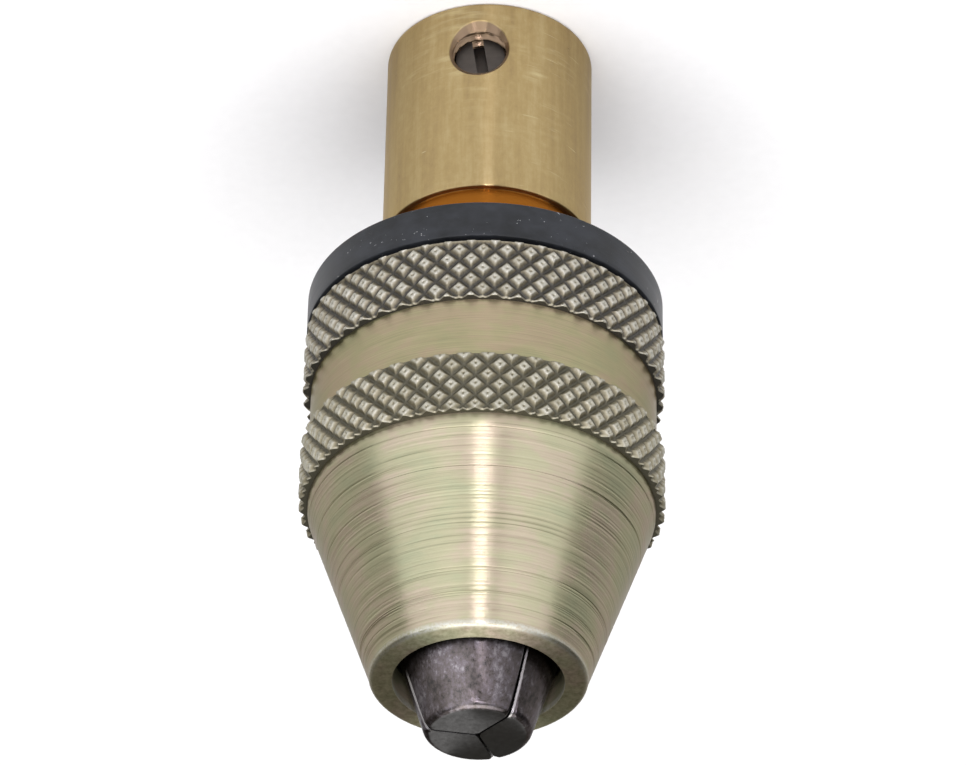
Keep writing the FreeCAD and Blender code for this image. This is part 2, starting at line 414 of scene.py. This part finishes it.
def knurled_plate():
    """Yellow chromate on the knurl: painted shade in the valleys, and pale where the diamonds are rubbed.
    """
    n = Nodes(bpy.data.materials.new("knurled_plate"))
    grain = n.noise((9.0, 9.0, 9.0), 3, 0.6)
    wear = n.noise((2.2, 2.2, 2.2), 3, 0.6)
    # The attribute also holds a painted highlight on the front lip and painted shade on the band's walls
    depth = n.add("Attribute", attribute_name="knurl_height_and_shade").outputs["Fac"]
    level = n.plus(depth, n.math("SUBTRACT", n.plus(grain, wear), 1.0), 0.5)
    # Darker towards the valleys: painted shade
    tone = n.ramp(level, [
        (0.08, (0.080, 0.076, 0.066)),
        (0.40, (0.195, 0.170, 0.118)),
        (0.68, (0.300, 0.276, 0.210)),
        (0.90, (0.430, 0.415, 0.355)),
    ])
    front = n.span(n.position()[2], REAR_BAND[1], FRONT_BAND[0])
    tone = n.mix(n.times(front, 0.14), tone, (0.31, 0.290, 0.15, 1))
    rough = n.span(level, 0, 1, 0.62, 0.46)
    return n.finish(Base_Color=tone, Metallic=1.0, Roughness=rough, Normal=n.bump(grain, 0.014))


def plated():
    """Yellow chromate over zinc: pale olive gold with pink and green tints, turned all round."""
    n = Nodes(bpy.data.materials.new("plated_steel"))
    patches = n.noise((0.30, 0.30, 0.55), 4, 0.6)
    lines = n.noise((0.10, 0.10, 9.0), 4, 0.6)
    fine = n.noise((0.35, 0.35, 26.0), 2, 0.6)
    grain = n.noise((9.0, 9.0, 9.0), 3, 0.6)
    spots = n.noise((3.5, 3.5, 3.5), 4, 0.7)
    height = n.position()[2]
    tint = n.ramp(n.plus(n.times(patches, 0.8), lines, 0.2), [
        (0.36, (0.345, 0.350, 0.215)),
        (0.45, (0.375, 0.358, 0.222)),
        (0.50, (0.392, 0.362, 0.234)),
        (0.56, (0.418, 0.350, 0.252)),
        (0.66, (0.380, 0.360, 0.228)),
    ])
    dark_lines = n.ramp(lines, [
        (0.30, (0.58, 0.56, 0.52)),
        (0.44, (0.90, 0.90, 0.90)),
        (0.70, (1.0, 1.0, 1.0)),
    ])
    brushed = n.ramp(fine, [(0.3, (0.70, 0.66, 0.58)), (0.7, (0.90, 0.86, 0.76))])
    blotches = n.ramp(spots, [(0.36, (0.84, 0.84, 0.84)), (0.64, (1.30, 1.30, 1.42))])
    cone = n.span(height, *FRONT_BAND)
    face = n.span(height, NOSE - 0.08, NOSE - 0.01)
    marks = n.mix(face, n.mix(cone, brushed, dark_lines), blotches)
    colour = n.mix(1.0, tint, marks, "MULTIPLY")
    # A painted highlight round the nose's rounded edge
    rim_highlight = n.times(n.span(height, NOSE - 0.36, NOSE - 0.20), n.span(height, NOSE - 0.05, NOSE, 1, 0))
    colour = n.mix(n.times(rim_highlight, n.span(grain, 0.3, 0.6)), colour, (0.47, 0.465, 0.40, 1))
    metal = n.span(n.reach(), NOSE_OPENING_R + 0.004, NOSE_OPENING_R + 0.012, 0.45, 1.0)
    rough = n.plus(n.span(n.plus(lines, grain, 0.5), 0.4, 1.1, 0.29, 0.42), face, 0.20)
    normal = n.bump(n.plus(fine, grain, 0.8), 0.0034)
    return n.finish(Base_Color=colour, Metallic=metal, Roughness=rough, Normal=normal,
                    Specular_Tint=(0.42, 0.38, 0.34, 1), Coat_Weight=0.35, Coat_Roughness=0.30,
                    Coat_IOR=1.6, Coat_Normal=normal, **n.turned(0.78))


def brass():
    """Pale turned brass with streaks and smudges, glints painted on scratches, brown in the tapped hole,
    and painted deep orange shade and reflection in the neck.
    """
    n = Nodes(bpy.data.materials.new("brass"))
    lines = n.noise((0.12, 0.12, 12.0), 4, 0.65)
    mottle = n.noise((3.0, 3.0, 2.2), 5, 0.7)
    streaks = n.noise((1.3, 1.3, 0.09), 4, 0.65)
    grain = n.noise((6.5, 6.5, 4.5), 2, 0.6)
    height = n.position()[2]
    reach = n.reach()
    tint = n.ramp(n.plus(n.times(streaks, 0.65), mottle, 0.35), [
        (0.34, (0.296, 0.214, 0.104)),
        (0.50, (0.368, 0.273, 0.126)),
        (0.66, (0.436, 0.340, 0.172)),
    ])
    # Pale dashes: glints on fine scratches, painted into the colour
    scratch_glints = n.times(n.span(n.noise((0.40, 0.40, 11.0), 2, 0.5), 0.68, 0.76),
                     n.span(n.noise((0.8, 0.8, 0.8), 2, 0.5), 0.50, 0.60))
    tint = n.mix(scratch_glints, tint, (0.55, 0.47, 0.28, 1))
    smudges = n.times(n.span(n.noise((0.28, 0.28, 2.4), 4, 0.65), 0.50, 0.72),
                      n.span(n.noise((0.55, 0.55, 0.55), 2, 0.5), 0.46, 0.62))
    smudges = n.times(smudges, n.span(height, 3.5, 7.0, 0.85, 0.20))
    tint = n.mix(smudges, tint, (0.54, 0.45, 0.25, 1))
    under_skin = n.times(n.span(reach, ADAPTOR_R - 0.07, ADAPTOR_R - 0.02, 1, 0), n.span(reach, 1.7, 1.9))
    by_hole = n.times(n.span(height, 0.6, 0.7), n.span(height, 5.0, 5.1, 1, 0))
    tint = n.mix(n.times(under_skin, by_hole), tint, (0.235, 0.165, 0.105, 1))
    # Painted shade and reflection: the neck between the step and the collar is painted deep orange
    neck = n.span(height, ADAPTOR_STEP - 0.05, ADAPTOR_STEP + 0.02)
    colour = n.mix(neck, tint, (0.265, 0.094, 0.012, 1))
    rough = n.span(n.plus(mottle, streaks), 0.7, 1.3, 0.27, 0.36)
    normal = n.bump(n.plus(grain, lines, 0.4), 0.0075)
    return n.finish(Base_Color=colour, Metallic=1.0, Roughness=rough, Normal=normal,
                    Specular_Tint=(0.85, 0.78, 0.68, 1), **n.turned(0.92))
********
» **WHAT YOU HAVE TO DO**:
Return nothing but the lines from the first line of the listing through the line with "Roughness=rough, Normal=n.bump(grain, 0.014))", please, keeping every one of them unchanged.

» **SOLUTION TO THIS TASK**:
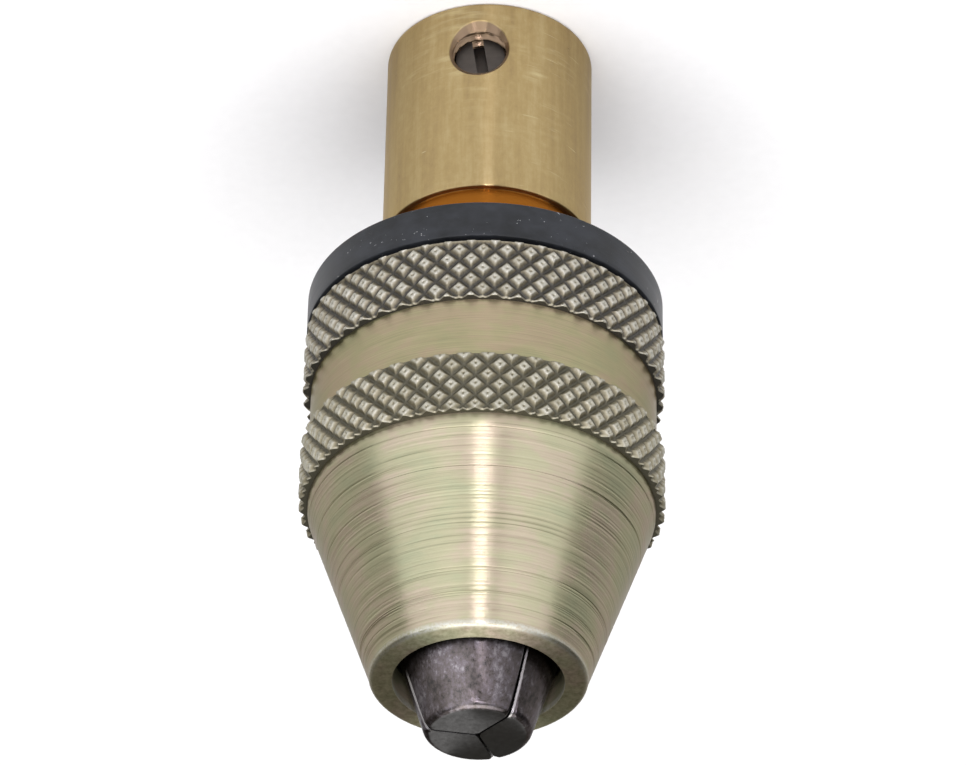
Keep writing the FreeCAD and Blender code for this image. This is part 2, starting at line 414 of scene.py. This part finishes it.
def knurled_plate():
    """Yellow chromate on the knurl: painted shade in the valleys, and pale where the diamonds are rubbed.
    """
    n = Nodes(bpy.data.materials.new("knurled_plate"))
    grain = n.noise((9.0, 9.0, 9.0), 3, 0.6)
    wear = n.noise((2.2, 2.2, 2.2), 3, 0.6)
    # The attribute also holds a painted highlight on the front lip and painted shade on the band's walls
    depth = n.add("Attribute", attribute_name="knurl_height_and_shade").outputs["Fac"]
    level = n.plus(depth, n.math("SUBTRACT", n.plus(grain, wear), 1.0), 0.5)
    # Darker towards the valleys: painted shade
    tone = n.ramp(level, [
        (0.08, (0.080, 0.076, 0.066)),
        (0.40, (0.195, 0.170, 0.118)),
        (0.68, (0.300, 0.276, 0.210)),
        (0.90, (0.430, 0.415, 0.355)),
    ])
    front = n.span(n.position()[2], REAR_BAND[1], FRONT_BAND[0])
    tone = n.mix(n.times(front, 0.14), tone, (0.31, 0.290, 0.15, 1))
    rough = n.span(level, 0, 1, 0.62, 0.46)
    return n.finish(Base_Color=tone, Metallic=1.0, Roughness=rough, Normal=n.bump(grain, 0.014))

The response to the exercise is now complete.